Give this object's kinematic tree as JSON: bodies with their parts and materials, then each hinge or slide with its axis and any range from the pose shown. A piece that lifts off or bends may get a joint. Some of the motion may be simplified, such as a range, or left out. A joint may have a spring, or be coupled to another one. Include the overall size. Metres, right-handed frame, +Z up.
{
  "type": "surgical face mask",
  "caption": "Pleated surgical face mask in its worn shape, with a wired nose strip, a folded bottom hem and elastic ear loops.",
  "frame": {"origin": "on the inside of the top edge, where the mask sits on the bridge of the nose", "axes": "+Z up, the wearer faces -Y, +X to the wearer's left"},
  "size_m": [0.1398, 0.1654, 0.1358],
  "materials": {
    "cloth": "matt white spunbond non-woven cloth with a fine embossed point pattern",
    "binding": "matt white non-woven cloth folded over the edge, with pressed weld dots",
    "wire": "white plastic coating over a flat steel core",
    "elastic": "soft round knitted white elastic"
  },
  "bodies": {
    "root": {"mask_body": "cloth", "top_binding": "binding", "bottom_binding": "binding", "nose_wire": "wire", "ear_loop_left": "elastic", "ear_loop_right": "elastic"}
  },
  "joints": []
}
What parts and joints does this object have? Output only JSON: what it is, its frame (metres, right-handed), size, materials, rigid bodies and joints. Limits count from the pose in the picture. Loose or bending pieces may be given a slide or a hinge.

• • • •

Among the lines of the records above, count those holding the string "joints", and report only the number.

**RESPONSE**
2